Paul had his own terminology for my swing. I had so much movement at the top of my swing, he playfully labeled it "my celebration move."
"All changes are radical," Paul explained. "You have to feel the change, and in order to do that, you have to exaggerate the move in rehearsal. Your actual swing will look different."
I was so concerned about making radical changes, but after hours and hours of drilling, video-analysis, and Paul's relentless attention to and explanation of the swing, I came away with not only a new vision of my swing, but a full understanding of how to achieve it.
A simply transformational experience! I was not getting a lesson, I was getting metamorphosed.
After my three days with Paul, I left determined to create a new "celebration move" at the top of my swing, a move to also include a mindset that is no longer afraid of radical changes, knowing that I can do each one a step at a time.

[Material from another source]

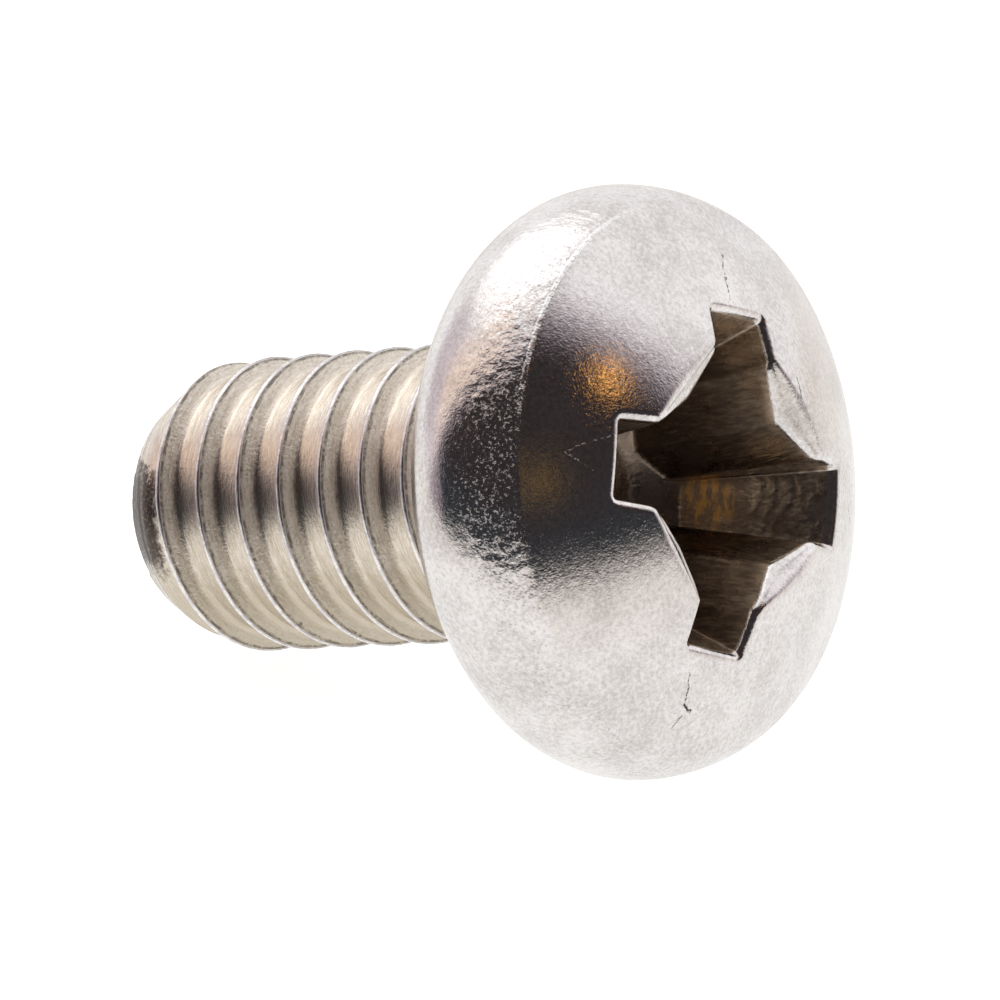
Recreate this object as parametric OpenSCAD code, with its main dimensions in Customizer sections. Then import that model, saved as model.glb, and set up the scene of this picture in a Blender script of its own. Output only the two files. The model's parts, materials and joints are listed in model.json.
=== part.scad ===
// Pan head machine screw with a cross recess, lying on its side at rest.
// One cold-headed piece: domed head, rolled right-hand thread, tapered end.
// Millimetres, +Z up. The screw rests on the rim of its head and on the
// last full crest near its end, head towards +X.

/* [Thread] */
// Diameter over the thread crests
thread_d = 3.93; // [3.7:0.01:4.1]
// Rise of the thread in one turn
pitch = 0.7; // [0.6:0.05:0.8]
// Radial height from root to crest
thread_depth = 0.22; // [0.18:0.01:0.44]
// Width of the flat along a crest
crest_flat = 0.09; // [0.05:0.01:0.14]
// Angle between the two flanks
flank_angle = 60; // [55:1:62]
// Height along the axis at which a crest passes the underside line
thread_phase = -0.214; // [-0.4:0.01:0]
// Flat steps in one turn of the thread
thread_steps = 48; // [24:4:60]

/* [Shank] */
// Length from the bearing face to the end of the screw
length = 6.2; // [5:0.1:10]
// Diameter of the flat end face
end_d = 3; // [2.6:0.05:3.2]
// Length of the tapered lead at the end
end_taper = 0.8; // [0.6:0.05:1.2]
// Diameter of the plain neck under the head
neck_d = 3.48; // [3.2:0.02:3.6]
// Depth of the last full crest below the bearing face
full_thread_from = 1.05; // [0.95:0.05:1.6]
// Length over which the thread runs out towards the neck
thread_runout = 0.63; // [0.4:0.01:0.63]
// Radius of the fillet under the head
fillet_r = 0.32; // [0.2:0.01:0.4]

/* [Head] */
// Largest diameter of the head
head_d = 7.62; // [7.3:0.02:8.2]
// Height of the head from the bearing face to the top of the crown
head_h = 3.24; // [2.9:0.02:3.4]
// Radius of the rounded edge next to the bearing face
rim_r = 1.08; // [0.8:0.01:1.2]
// Diameter of the crease between the rounded side and the crown
crease_d = 7.06; // [6.7:0.02:7.2]
// Height of the crease above the bearing face
crease_h = 2.04; // [1.8:0.02:2.2]

/* [Recess] */
// Span from wing end to wing end where the wings break the crown
recess_m = 4.32; // [4.2:0.02:4.8]
// Width of a wing at its end, at the crown
wing_w = 1.02; // [0.9:0.02:1.2]
// Distance across opposite teeth, at the level of the wing ends
tooth_gap = 2.54; // [2.4:0.02:2.7]
// Angle of a tooth nose between its two faces
tooth_angle = 153; // [146:1:156]
// Slope of a wing end from the axis of the screw
end_slope = 25.5; // [23:0.5:26.5]
// Draft of the wing flanks
flank_draft = 6.7; // [5.5:0.1:7.5]
// Draft of the tooth noses
nose_draft = 11; // [9:0.5:12]
// Depth from the top of the crown to the blunt bottom
recess_depth = 2.5; // [2.2:0.02:2.8]
// Diameter of the blunt bottom
blunt_d = 1.4; // [1.2:0.05:1.6]
// Slope of the conical bottom from the flat
bottom_slope = 24; // [22:1:28]
// Turn of the recess about the axis of the screw
recess_turn = 63; // [0:1:89]
// Distance of the recess from the axis of the screw, towards -Y
recess_shift = 0.3; // [0:0.02:0.4]
// Distance across opposite tooth bevels, at the level of the wing ends
bevel_gap = 2.26; // [2.1:0.02:2.4]
// Slope of a tooth bevel from the axis of the screw
bevel_slope = 58; // [54:1:62]

/* [Hidden] */
$fn = 96;

thread_r = thread_d / 2;
root_r = thread_r - thread_depth;
neck_r = neck_d / 2;
end_r = end_d / 2;
head_r = head_d / 2;
crease_r = crease_d / 2;

// Length of a flank along the axis
flank_run = thread_depth * tan(flank_angle / 2);

// Slope of the tapered end, in radius for each millimetre of length
end_slope_r = (thread_r - end_r) / end_taper;

// Side arc from the widest ring to the crease, and the crown sphere
side_rise = crease_h - rim_r;
side_in = head_r - crease_r;
side_r = (side_rise * side_rise + side_in * side_in) / (2 * side_in);
crown_rise = head_h - crease_h;
crown_r = (crease_r * crease_r + crown_rise * crown_rise) / (2 * crown_rise);
crown_z = head_h - crown_r;

// How far the thread's core reaches into the neck, and how deep the thread
// starts under the surface of the neck, so that the two are one solid
overlap = 0.2;
start_depth = 0.04;
start_r = neck_r - start_depth;
neck_l = full_thread_from - thread_runout;
fillet_edge_r = neck_r + fillet_r;

// The screw lies on the rim of its head and, at its end, on the last crest
// of full height or on the shorter crest that the taper has cut, whichever
// reaches lower. Both are on the underside line, where a crest passes the
// height thread_phase once in every pitch.
full_end_z = -length + end_taper;
rest_turn = floor((thread_phase - crest_flat / 2 - full_end_z) / pitch);
rest_z = thread_phase - rest_turn * pitch - crest_flat / 2;
cut_z = rest_z - pitch + crest_flat;
flank_slope = thread_depth / flank_run;
cut_rise = (thread_r - end_r - end_slope_r * (cut_z + length)) / (end_slope_r + flank_slope);
cut_r = thread_r - flank_slope * cut_rise;

// Tilt of the axis when the rim and a point of the shank lie on one plane
function lean(r, z) =
    let (a = head_r - rim_r - r, c = rim_r - z)
    asin(rim_r / sqrt(a * a + c * c)) + atan(a / c);
tilt = min(lean(thread_r, rest_z), lean(cut_r, cut_z + cut_rise));
rest_lift = (head_r - rim_r) * cos(tilt) + rim_r * (1 - sin(tilt));

// Reach of the lying screw along X, which centres it on the origin
reach_head = crown_z * cos(tilt) + crown_r;
reach_end = -length * cos(tilt) - end_r * sin(tilt);

// Level at which the wing ends break the crown
rim_z = crown_z + sqrt(crown_r * crown_r - recess_m * recess_m / 4);
bottom_z = head_h - recess_depth;
// The cutters run past the crown, and the one for the wings past the bottom
past_ends = 0.2;
cut_low = bottom_z - past_ends;
cut_top = head_h + past_ends;
// Level at which the planes of the tooth bevels meet on the axis
bevel_z = rim_z - bevel_gap / 2 / tan(bevel_slope);

// Turn of a nose face from the middle of its tooth, and its distance from
// the axis at the level of the wing ends
nose_turn = (180 - tooth_angle) / 2;
nose_half = tooth_gap / 2 * cos(nose_turn);

// Share of full thread height at the crest height z: it runs out at the neck
function full_share(z) =
    max(0, min(1, (thread_runout - full_thread_from - z) / thread_runout));

// Points of one thread section at step i: root, crest, crest, root
first_turn = ceil((length + thread_phase) / pitch) + 1;
last_turn = 2;
step_count = (first_turn + last_turn) * thread_steps;
function crest_z(i) = thread_phase + pitch * (i / thread_steps - first_turn);
function thread_section(i) =
    let (z = crest_z(i),
         share = full_share(z),
         root = start_r + (root_r - start_r) * share,
         crest = start_r + (thread_r - start_r) * share,
         foot = crest_flat / 2 + flank_run)
    [[root, z - foot], [crest, z - crest_flat / 2],
     [crest, z + crest_flat / 2], [root, z + foot]];
function on_turn(p, i) =
    [p[0] * cos(360 * i / thread_steps), p[0] * sin(360 * i / thread_steps), p[1]];

// Head and neck: crown, crease, rounded side, bearing face, fillet and neck,
// as one revolve
module head_section() {
    intersection() {
        union() {
            difference() {
                translate([0, crown_z]) circle(r = crown_r);
                translate([-crown_r, crease_h - 2 * crown_r]) square(2 * crown_r);
            }
            intersection() {
                translate([head_r - side_r, rim_r]) circle(r = side_r);
                translate([0, rim_r]) square([head_r, crease_h - rim_r]);
            }
            translate([0, rim_r]) square([head_r - side_r, crease_h - rim_r]);
            translate([head_r - rim_r, rim_r]) circle(r = rim_r);
            square([head_r - rim_r, rim_r]);
            translate([0, -fillet_r]) difference() {
                square([fillet_edge_r, fillet_r]);
                translate([fillet_edge_r, 0]) circle(r = fillet_r);
            }
            translate([0, -neck_l]) square([neck_r, neck_l]);
        }
        translate([0, -neck_l]) square([head_r, head_h + neck_l]);
    }
}

module recessed_head() {
    difference() {
        rotate_extrude() head_section();
        drive_recess();
    }
}

// Thread and core in one closed skin, longer than the shank at both ends
module thread_skin() {
    skin = [for (i = [0:step_count]) for (p = thread_section(i)) on_turn(p, i)];
    low = len(skin);
    high = low + 1;
    ends = [[0, 0, crest_z(0)], [0, 0, crest_z(step_count)]];
    last = 4 * step_count;
    walls = [
        for (i = [0:step_count - 1]) for (k = [0:2])
            each [[4 * i + k, 4 * i + k + 1, 4 * i + k + 5],
                  [4 * i + k, 4 * i + k + 5, 4 * i + k + 4]]
    ];
    roots = [
        for (i = [0:step_count - thread_steps - 1])
            let (a = 4 * i + 3, b = 4 * (i + thread_steps))
            each [[a, b, b + 4], [a, b + 4, a + 4]]
    ];
    low_ramp = [for (i = [0:thread_steps - 1]) [low, 4 * i, 4 * i + 4]];
    high_ramp = [
        for (i = [step_count - thread_steps:step_count - 1])
            [high, 4 * i + 7, 4 * i + 3]
    ];
    low_step = [
        for (k = [0:2]) [low, k + 1, k],
        [low, 4 * thread_steps, 3]
    ];
    high_step = [
        for (k = [0:2]) [high, last + k, last + k + 1],
        [high, last - 4 * thread_steps + 3, last]
    ];
    faces = concat(walls, roots, low_ramp, high_ramp, low_step, high_step);
    polyhedron(points = concat(skin, ends), faces = faces);
}

// Shank: the thread skin, cut to length and given its tapered end
module threaded_shank() {
    reach = length - neck_l + overlap;
    intersection() {
        thread_skin();
        translate([0, 0, -length])
            cylinder(h = reach, r1 = end_r, r2 = end_r + end_slope_r * reach);
    }
}

// A slab across the head whose two faces lean out towards the crown, where
// half is the distance of a face from the axis at the level of the wing ends
module drafted_slab(half, draft) {
    low = half + (cut_low - rim_z) * tan(draft);
    top = half + (cut_top - rim_z) * tan(draft);
    rotate([90, 0, 0]) linear_extrude(height = head_d, center = true)
        polygon([[-low, cut_low], [low, cut_low], [top, cut_top], [-top, cut_top]]);
}

// Two opposite wings: their flanks and the faces of the four teeth beside
// them, cut off by the wing ends
module wing_pair() {
    intersection() {
        drafted_slab(recess_m / 2, end_slope);
        union() {
            rotate([0, 0, 90]) drafted_slab(wing_w / 2, flank_draft);
            intersection() {
                rotate([0, 0, 45 + nose_turn]) drafted_slab(nose_half, nose_draft);
                rotate([0, 0, -45 - nose_turn]) drafted_slab(nose_half, nose_draft);
            }
        }
    }
}

// Ridge whose two sides are the bevels on two opposite teeth
module bevel_ridge() {
    top = (cut_top - bevel_z) * tan(bevel_slope);
    rotate([90, 0, 0]) linear_extrude(height = head_d, center = true)
        polygon([[0, bevel_z], [top, cut_top], [-top, cut_top]]);
}

// Bevels on all four teeth, as one pyramid that stands on its tip
module tooth_bevels() {
    intersection() {
        rotate([0, 0, 45]) bevel_ridge();
        rotate([0, 0, -45]) bevel_ridge();
    }
}

// Recess: four drafted wings and four blunt, bevelled teeth down to a
// shallow cone
module drive_recess() {
    cone_h = cut_top + past_ends - bottom_z;
    translate([0, -recess_shift, 0]) rotate([0, 0, recess_turn]) intersection() {
        union() {
            wing_pair();
            rotate([0, 0, 90]) wing_pair();
            tooth_bevels();
        }
        translate([0, 0, bottom_z])
            cylinder(h = cone_h, r1 = blunt_d / 2,
                     r2 = blunt_d / 2 + cone_h / tan(bottom_slope));
    }
}

// The whole screw with its axis on Z and its bearing face at zero
module upright_screw() {
    recessed_head();
    threaded_shank();
}

module machine_screw() {
    color([0.80, 0.79, 0.77])
        translate([-(reach_head + reach_end) / 2, 0, rest_lift])
            rotate([0, 90 - tilt, 0])
                upright_screw();
}

machine_screw();
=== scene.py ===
"""The looks of a pan head machine screw that lies on its side.

The screw is cold-headed and thread-rolled from one length of stainless wire, so it is one closed mesh
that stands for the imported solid: a tumbled head, a punched cross recess and a rolled thread. Sizes are
millimetres in the screw's own frame, with its axis on Z, its bearing face at zero and its head above.
The record's mounts say where that frame lies, and the finished mesh is written in metres.
"""

import json
import logging
import math
from dataclasses import dataclass
from enum import Enum
from functools import partial

import bmesh
import bpy
import numpy as np
from mathutils import Matrix, Vector


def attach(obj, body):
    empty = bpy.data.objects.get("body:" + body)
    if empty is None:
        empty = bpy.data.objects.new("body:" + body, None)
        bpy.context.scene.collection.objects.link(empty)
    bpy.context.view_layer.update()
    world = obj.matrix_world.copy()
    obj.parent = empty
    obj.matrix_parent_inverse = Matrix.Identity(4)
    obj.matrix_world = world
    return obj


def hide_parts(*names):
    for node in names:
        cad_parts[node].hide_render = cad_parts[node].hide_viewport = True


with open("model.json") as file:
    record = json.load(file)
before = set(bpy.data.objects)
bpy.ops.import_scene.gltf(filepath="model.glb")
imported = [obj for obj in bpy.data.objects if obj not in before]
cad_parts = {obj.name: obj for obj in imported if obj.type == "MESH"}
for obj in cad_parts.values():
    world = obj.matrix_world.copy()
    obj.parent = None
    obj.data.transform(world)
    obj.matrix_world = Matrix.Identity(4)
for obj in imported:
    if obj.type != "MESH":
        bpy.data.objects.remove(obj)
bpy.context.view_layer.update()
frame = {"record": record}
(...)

The true champion lesson I took away from Philadelphia, applicable to everyone, is not to let disappointment stop you in your quest.
Out of severe disappointment can come a transcendent experience. Embracing this truth is new for me. In the past, I would dwell on an emotional blow for far too long, allowing it to paralyze me to the point of despair. This would not only sabotage my purpose, but also waste precious time.
This time I just decided to accept my mishap and move on, taking the blow as directional. It was answered prayer, a divine swing taking me from getting good instruction to getting the highest level of instruction from the greatest golf instructor you now have heard of, Paul Barnsley.
If you are struggling with a disappointment, I want to encourage you. Don't dwell on it. Seek help in a new direction, and go forward in spite of the snow.
Take courage to make the investment, trusting that there's a new celebration move awaiting you, too.
Go ahead, and book your flight. It may be radical, but it will be good. Fresh hope is on the way!